● **Work required**
Reproduce exactly the lines below from the one containing "extrude(amount=-vent_depth, mode=Mode.SUBTRACT)" through the one containing "record = json.load(file)", including both, and nothing else.

==== Supplied material

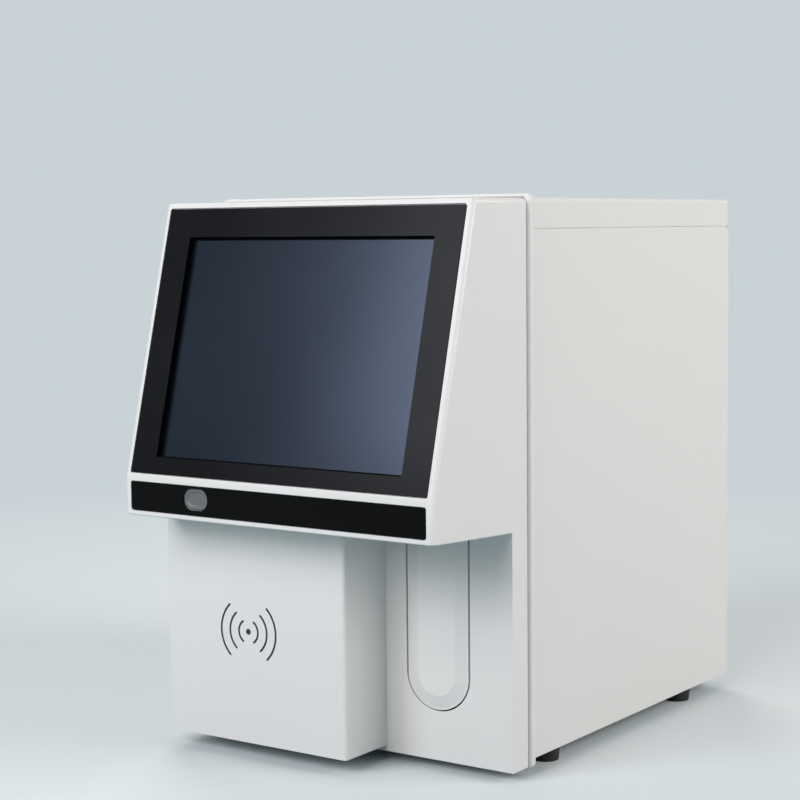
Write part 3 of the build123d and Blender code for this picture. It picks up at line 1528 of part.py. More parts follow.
with BuildPart() as syringe_motor:
    block(
        about(syringe_screw_x, small_motor_size),
        about(syringe_y, small_motor_size),
        (low_shelf[0] - small_motor_length, low_shelf[0]),
    )
    chamfer(syringe_motor.edges().filter_by(Axis.Z), 2.5)
    motor_bore = (syringe_screw_end - fit, low_shelf[0] + over)
    bar("z", screw_radius + slip, screw_line, motor_bore, mode=Mode.SUBTRACT)
syringe_motor.part.label = "syringe_motor"
export_step(syringe_motor.part, "parts/syringe_motor.step")

# Vacuum pump on the chassis floor
pump_y = front_y + pump_setback
pump_z = floor_z + pump_cradle + pump_radius
head_y = (pump_y - pump_length / 2 - pump_head, pump_y - pump_length / 2)
head_z = (floor_z, pump_z + pump_radius + head_over)
with BuildPart() as vacuum_pump:
    bar("y", pump_radius, (pump_x, 0, pump_z), about(pump_y, pump_length))
    block(about(pump_x, 2 * pump_radius), head_y, head_z)
    # Cradle under the motor, and the two hose tails on the head
    block(about(pump_x, 2 * pump_radius), about(pump_y + 15.0, 10.0), (floor_z, pump_z))
    for x in about(pump_x, 16.0):
        bar("z", hose_tail, (x, sum(head_y) / 2, 0), (head_z[1] - over, head_z[1] + hose_tail_out))
vacuum_pump.part.label = "vacuum_pump"
export_step(vacuum_pump.part, "parts/vacuum_pump.step")

# Valve bank: solenoid valves on a manifold
valve_z = floor_z + valve_rise
valve_first = front_y + valve_setback
manifold_left = wall_left - manifold_depth
coil_left = manifold_left - valve_length
with BuildPart() as valve_bank:
    block(
        (manifold_left, wall_left),
        (valve_first - valve_pitch / 2, valve_first + (valve_count - 0.5) * valve_pitch),
        about(valve_z, valve_size + 6.0),
    )
    for number in range(valve_count):
        y = valve_first + number * valve_pitch
        tail_z = (valve_z + valve_size / 2 + over, valve_z + valve_size / 2 + 12.0)
        block((coil_left, manifold_left), about(y, valve_size), about(valve_z, valve_size))
        bar("x", 5.0, (0, y, valve_z), (coil_left - 4.0, coil_left + sink))
        bar("z", 2.2, ((manifold_left + wall_left) / 2, y, 0), tail_z)
valve_bank.part.label = "valve_bank"
export_step(valve_bank.part, "parts/valve_bank.step")

# Main board on standoffs from the service wall
board_right = wall_left - standoff
board_left = board_right - board_thickness
board_y = (front_y + main_board_setback, front_y + main_board_setback + main_board_length)
board_z = (floor_z + main_board_rise, floor_z + main_board_rise + main_board_height)
with BuildPart() as main_board:
    block((board_left, board_right), board_y, board_z)
    for y in about(sum(board_y) / 2, main_board_length - 2 * main_board_inset):
        for z in about(sum(board_z) / 2, main_board_height - 2 * main_board_inset):
            bar("x", post_radius, (0, y, z), (board_right, wall_left))
    # Cooled processor, two rows of sockets, three capacitors and a memory chip
    chip_y = about(board_y[0] + processor_along, processor)
    chip_z = about(board_z[0] + processor_up, processor)
    block((board_left - processor_height, board_left), chip_y, chip_z)
    for row in range(4):
        y = board_y[0] + socket_first + row * socket_pitch
        socket_x = (board_left - socket_out, board_left)
        low_z = about(board_z[0] + socket_inset, socket_body)
        high_z = about(board_z[1] - socket_inset, socket_body)
        block(socket_x, about(y, socket_width_low), low_z)
        block(socket_x, about(y, socket_width_high), high_z)
    for row in range(3):
        y = board_y[0] + capacitor_first + row * capacitor_pitch
        can_x = (board_left - capacitor_height, board_left)
        bar("x", capacitor_radius, (0, y, board_z[0] + capacitor_up), can_x)
    memory_y = about(board_y[0] + memory_along, memory)
    memory_z = about(board_z[0] + memory_up, memory)
    block((board_left - memory_height, board_left), memory_y, memory_z)
main_board.part.label = "main_board"
export_step(main_board.part, "parts/main_board.step")

# Power supply: a perforated case on four spacers
supply_rear = inner_rear_y - supply_gap
supply_y = (supply_rear - supply_length, supply_rear)
supply_z = (floor_z + spacer, floor_z + spacer + supply_height)
with BuildPart() as power_supply:
    block(about(supply_x, supply_width), supply_y, supply_z)
    for x in about(supply_x, supply_width - 2 * supply_spacer_inset):
        for y in about(sum(supply_y) / 2, supply_length - 2 * supply_spacer_end):
            bar("z", spacer, (x, y, 0), (floor_z, supply_z[0]))
    with BuildSketch(Plane.XY.offset(supply_z[1])):
        with Locations((supply_x, sum(supply_y) / 2 - vent_shift)):
            with GridLocations(vent_pitch, vent_pitch, 6, 7):
                Circle(vent_radius)
    extrude(amount=-vent_depth, mode=Mode.SUBTRACT)
    # Terminal row in a recess along the rear edge
    block(
        about(supply_x, supply_width - terminal_rise),
        (supply_y[1] - terminal_depth, supply_y[1] + over),
        (supply_z[0] + terminal_floor, supply_z[1] + over),
        mode=Mode.SUBTRACT,
    )
    for number in range(terminal_count):
        x = supply_x + vent_pitch * (number - (terminal_count - 1) / 2)
        terminal_y = (supply_y[1] - terminal_depth - sink, supply_y[1] - over)
        terminal_z = (supply_z[0] + terminal_floor - sink, supply_z[0] + terminal_floor + terminal_rise)
        block(about(x, terminal_width), terminal_y, terminal_z)
power_supply.part.label = "power_supply"
export_step(power_supply.part, "parts/power_supply.step")
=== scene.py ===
# %% [markdown]
# # A bench-top blood analyzer for animals
# The construction model is loaded first and stays as it is: every panel, rail and screw already has its true
# place. This file gives the pieces the surface of the real materials, and adds the small things that a
# construction drawing leaves plain: rounded edges, spring coils, screw threads, printed marks.

# %% Load the construction model
import json
from math import asin, cos, degrees, pi, radians, sin, tau

import bmesh
import bpy
from mathutils import Matrix, Vector

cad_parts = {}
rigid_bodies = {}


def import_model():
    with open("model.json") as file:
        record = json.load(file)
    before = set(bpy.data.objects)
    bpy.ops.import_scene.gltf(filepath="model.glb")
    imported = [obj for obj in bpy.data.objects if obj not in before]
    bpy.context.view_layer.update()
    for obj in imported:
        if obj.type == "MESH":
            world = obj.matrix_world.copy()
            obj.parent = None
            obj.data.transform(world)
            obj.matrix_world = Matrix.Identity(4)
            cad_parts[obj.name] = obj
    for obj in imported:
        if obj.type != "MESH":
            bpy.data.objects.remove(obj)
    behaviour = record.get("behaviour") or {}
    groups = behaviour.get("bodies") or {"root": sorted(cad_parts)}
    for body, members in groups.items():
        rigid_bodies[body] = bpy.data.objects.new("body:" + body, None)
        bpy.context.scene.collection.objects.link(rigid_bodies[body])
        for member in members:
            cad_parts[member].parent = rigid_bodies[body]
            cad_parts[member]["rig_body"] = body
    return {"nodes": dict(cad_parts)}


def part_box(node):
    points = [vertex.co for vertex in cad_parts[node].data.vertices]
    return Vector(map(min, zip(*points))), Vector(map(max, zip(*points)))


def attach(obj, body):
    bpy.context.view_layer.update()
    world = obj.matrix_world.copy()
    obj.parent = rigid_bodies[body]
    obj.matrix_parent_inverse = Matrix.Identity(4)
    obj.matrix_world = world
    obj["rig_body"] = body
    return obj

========

● **In response**
    extrude(amount=-vent_depth, mode=Mode.SUBTRACT)
    # Terminal row in a recess along the rear edge
    block(
        about(supply_x, supply_width - terminal_rise),
        (supply_y[1] - terminal_depth, supply_y[1] + over),
        (supply_z[0] + terminal_floor, supply_z[1] + over),
        mode=Mode.SUBTRACT,
    )
    for number in range(terminal_count):
        x = supply_x + vent_pitch * (number - (terminal_count - 1) / 2)
        terminal_y = (supply_y[1] - terminal_depth - sink, supply_y[1] - over)
        terminal_z = (supply_z[0] + terminal_floor - sink, supply_z[0] + terminal_floor + terminal_rise)
        block(about(x, terminal_width), terminal_y, terminal_z)
power_supply.part.label = "power_supply"
export_step(power_supply.part, "parts/power_supply.step")
=== scene.py ===
# %% [markdown]
# # A bench-top blood analyzer for animals
# The construction model is loaded first and stays as it is: every panel, rail and screw already has its true
# place. This file gives the pieces the surface of the real materials, and adds the small things that a
# construction drawing leaves plain: rounded edges, spring coils, screw threads, printed marks.

# %% Load the construction model
import json
from math import asin, cos, degrees, pi, radians, sin, tau

import bmesh
import bpy
from mathutils import Matrix, Vector

cad_parts = {}
rigid_bodies = {}


def import_model():
    with open("model.json") as file:
        record = json.load(file)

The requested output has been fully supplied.